Use $viewdefinition-export when you need a controlled batch job instead of continuous delivery.

Typical cases:

one-time snapshots
historical backfills
scheduled exports
recovery jobs
incremental export loops with _since

The operation runs asynchronously and returns a status URL in the Content-Location header.

Response:

202 Accepted
Content-Location: /fhir/ViewDefinition/$viewdefinition-export/status/<export-id>

Check status:

GET /fhir/ViewDefinition/$viewdefinition-export/status/<export-id>

When the export completes:

{
  "resourceType": "Parameters",
  "parameter": [
    {
      "name": "status",
      "valueCode": "completed"
    },
    {
      "name": "output",
      "part": [
        {
          "name": "location",
          "valueUri": "databricks-uc:aidbox_export.fhir.patients"
        }
      ]
    }
  ]
}

Query the resulting table from Databricks SQL:

SELECT id, ts, gender, birth_date, family_name, given_name, is_deleted
FROM aidbox_export.fhir.patients;

id	ts	gender	birth_date	family_name	given_name
patient-1	2026-06-09T10:15:00Z	male	1990-01-15	Smith	John
patient-2	2026-06-09T10:18:00Z	female	1984-07-22	Garcia	Maria
patient-3	2026-06-09T10:24:00Z	other	2001-03-08	Chen	Alex
patient-4	2026-06-09T10:31:00Z	female	1976-11-30	Okafor	Amara

Incremental FHIR Exports

Need a nightly incremental export instead of a continuous stream?

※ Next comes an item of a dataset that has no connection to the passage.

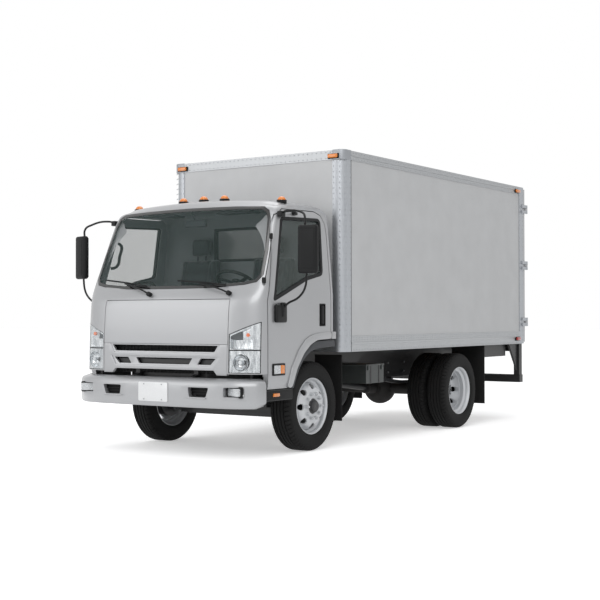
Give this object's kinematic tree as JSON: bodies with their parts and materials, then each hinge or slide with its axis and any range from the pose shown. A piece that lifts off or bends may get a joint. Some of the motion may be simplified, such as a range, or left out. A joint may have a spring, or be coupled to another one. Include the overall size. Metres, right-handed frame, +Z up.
{
  "type": "box truck",
  "caption": "Light box truck with a tilting cab, dry-freight load body with swing rear doors, steered front wheels and twin rear wheels.",
  "frame": {"origin": "on the ground under the middle of the truck, halfway between the front bumper and the rear door hinges", "axes": "+X forward, +Y to the truck's left, +Z up"},
  "size_m": [5.683, 2.7928, 2.756],
  "materials": {
    "cab_paint": "silver metallic enamel, clear coated",
    "chassis_black": "semi-gloss black chassis paint",
    "cast_iron": "rough cast",
    "exhaust_steel": "dull aluminised steel",
    "black_rubber": "matt",
    "floor_wood": "laminated hardwood, oiled",
    "panel_white": "smooth light grey sheet",
    "rail_aluminium": "mill finish, riveted",
    "amber_lens": "moulded lens",
    "red_lens": "moulded lens",
    "lamp_lens": "clear polycarbonate over a bright reflector",
    "dark_trim": "grained moulding",
    "screen_glass": "green tint",
    "seat_cloth": "woven, dark grey",
    "wheel_silver": "silver wheel paint",
    "tyre_black": "matt"
  },
  "bodies": {
    "chassis": {"frame": "chassis_black", "front_bumper": "cab_paint", "front_axle": "chassis_black", "rear_axle": "chassis_black", "leaf_springs": "chassis_black", "engine": "cast_iron", "drive_shaft": "chassis_black", "exhaust": "exhaust_steel", "fuel_tank": "chassis_black", "battery_box": "chassis_black", "mudflaps": "black_rubber", "underride_guard": "chassis_black", "tail_lamps": "red_lens", "subframe": "chassis_black", "load_floor": "floor_wood", "front_wall": "panel_white", "side_walls": "panel_white", "load_roof": "panel_white", "corner_posts": "rail_aluminium", "body_rails": "rail_aluminium", "rear_frame": "rail_aluminium", "marker_lamps": "amber_lens"},
    "left_rear_door": {"rear_door_left": "panel_white"},
    "right_rear_door": {"rear_door_right": "panel_white"},
    "cab": {"cab_front": "cab_paint", "cab_pillars": "cab_paint", "cab_roof": "cab_paint", "cab_back_wall": "cab_paint", "cab_floor": "dark_trim", "arch_lips": "dark_trim", "windscreen": "screen_glass", "rear_window": "screen_glass", "grille": "cab_paint", "headlamps": "lamp_lens", "roof_lamps": "amber_lens", "dashboard": "dark_trim", "driver_seat": "seat_cloth", "passenger_seat": "seat_cloth"},
    "steering": {"steering_wheel": "dark_trim"},
    "left_door": {"door_left": "cab_paint", "door_glass_left": "screen_glass", "mirror_left": "dark_trim"},
    "right_door": {"door_right": "cab_paint", "door_glass_right": "screen_glass", "mirror_right": "dark_trim"},
    "left_knuckle": {"knuckle_left": "chassis_black"},
    "right_knuckle": {"knuckle_right": "chassis_black"},
    "tie_bar": {"tie_rod": "chassis_black"},
    "front_left_wheel": {"front_rim_left": "wheel_silver", "front_tyre_left": "tyre_black"},
    "front_right_wheel": {"front_rim_right": "wheel_silver", "front_tyre_right": "tyre_black"},
    "rear_left_wheels": {"rear_rims_left": "wheel_silver", "rear_tyres_left": "tyre_black"},
    "rear_right_wheels": {"rear_rims_right": "wheel_silver", "rear_tyres_right": "tyre_black"}
  },
  "joints": [
    {"name": "cab_tilt", "type": "hinge", "parent": "chassis", "child": "cab", "pos_m": [2.7065, 0, 0.655], "axis": [0, 1, 0], "range_deg": [0, 45]},
    {"name": "left_door_swing", "type": "hinge", "parent": "cab", "child": "left_door", "pos_m": [2.5455, 1.012, 1], "axis": [0, 0, 1], "range_deg": [-70, 0]},
    {"name": "right_door_swing", "type": "hinge", "parent": "cab", "child": "right_door", "pos_m": [2.5455, -1.012, 1], "axis": [0, 0, 1], "range_deg": [0, 70]},
    {"name": "left_rear_door_swing", "type": "hinge", "parent": "chassis", "child": "left_rear_door", "pos_m": [-2.8295, 1.022, 1.8], "axis": [0, 0, 1], "range_deg": [-270, 0]},
    {"name": "right_rear_door_swing", "type": "hinge", "parent": "chassis", "child": "right_rear_door", "pos_m": [-2.8295, -1.022, 1.8], "axis": [0, 0, 1], "range_deg": [0, 270]},
    {"name": "steer_left", "type": "hinge", "parent": "chassis", "child": "left_knuckle", "pos_m": [1.7115, 0.7, 0.403], "axis": [0, 0, 1], "range_deg": [-32, 32]},
    {"name": "steer_right", "type": "hinge", "parent": "chassis", "child": "right_knuckle", "pos_m": [1.7115, -0.7, 0.403], "axis": [0, 0, 1], "range_deg": [-32, 32]},
    {"name": "tie_rod_swing", "type": "hinge", "parent": "left_knuckle", "child": "tie_bar", "pos_m": [1.5465, 0.64, 0.279], "axis": [0, 0, 1], "range_deg": [-32, 32]},
    {"name": "steering_turn", "type": "hinge", "parent": "cab", "child": "steering", "pos_m": [2.2115, 0.44, 1.5], "axis": [-0.5736, 0, 0.8192], "range_deg": [-512, 512]},
    {"name": "front_left_roll", "type": "hinge", "parent": "left_knuckle", "child": "front_left_wheel", "pos_m": [1.7115, 0.81, 0.403], "axis": [0, 1, 0], "continuous": true},
    {"name": "front_right_roll", "type": "hinge", "parent": "right_knuckle", "child": "front_right_wheel", "pos_m": [1.7115, -0.81, 0.403], "axis": [0, 1, 0], "continuous": true},
    {"name": "rear_left_roll", "type": "hinge", "parent": "chassis", "child": "rear_left_wheels", "pos_m": [-1.0535, 0.7825, 0.403], "axis": [0, 1, 0], "continuous": true},
    {"name": "rear_right_roll", "type": "hinge", "parent": "chassis", "child": "rear_right_wheels", "pos_m": [-1.0535, -0.7825, 0.403], "axis": [0, 1, 0], "continuous": true}
  ],
  "couplings": [
    {"joint": "steer_right", "follows": "steer_left", "ratio": 1},
    {"joint": "tie_rod_swing", "follows": "steer_left", "ratio": -1},
    {"joint": "steering_turn", "follows": "steer_left", "ratio": 16}
  ]
}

Use _since. Aidbox filters rows by the ViewDefinition timestamp column generated from getAidboxTs(), so the export only contains rows changed after the watermark you pass in. Reuse the same $viewdefinition-export request shown above and add one more parameter:

{
  "name": "_since",
  "valueInstant": "2026-01-01T00:00:00Z"
}

To run incremental exports on a schedule, advance _since after each run:

Run $viewdefinition-export with _since.
Wait until the export status becomes completed.
Read exportEndTime from the completed response and store it.
Use that value as _since in the next run.

This gives you scheduled incremental exports without building a separate change-tracking pipeline.

AidboxTopicDestination vs $viewdefinition-export

	`AidboxTopicDestination`	`$viewdefinition-export`
Delivery	Continuous, event-driven	One-shot, run on demand
Initial export	Automatic	Manual
Updates	Near real-time, per resource change	Batch, per request
Incremental	Built-in via subscription topics	Manual via `_since`
Best fit	Production pipelines keeping Databricks tables continuously updated	Snapshots, historical backfills, scheduled jobs, recovery and replay

How FHIR to Delta Lake Export Works

FHIR to Databricks Delta Lake export architecture using SQL-on-FHIR ViewDefinitions

Both the AidboxTopicDestination initial export and $viewdefinition-export use the same export engine, which:

Reads rows from the materialized sof.<view> PostgreSQL view.
Splits the export into multiple chunks.
Writes Delta staging tables to S3.
Runs a final MERGE INTO operation against the Unity Catalog managed table.

The result is a Databricks Delta Lake table you can query from Databricks SQL, notebooks, dashboards, or downstream analytics tools.

For large exports, chunks can be processed in parallel across multiple Aidbox pods.

Other FHIR Analytics Destinations

Databricks is not the only supported analytics destination. If you're using ClickHouse, see ClickHouse AidboxTopicDestination; for BigQuery, see BigQuery AidboxTopicDestination. Both destinations use the same SQL-on-FHIR ViewDefinition approach and continuous delivery model.

Beyond Exports

For a tighter integration, Aidbox can run natively on Databricks Lakebase — see Building a FHIR-native health data platform on Databricks Lakebase for the architecture, or Health Samurai + Databricks for partnership details.

Conclusion

FHIR resources are optimized for interoperability and Databricks is optimized for analytics. SQL-on-FHIR ViewDefinitions bridge that gap by transforming FHIR resources into analytical tables. Use $viewdefinition-export when you need snapshots, backfills, or incremental exports, and AidboxTopicDestination when you need continuous delivery and an automatic initial load. Either way, Databricks Delta Lake receives flattened analytical rows instead of nested FHIR JSON.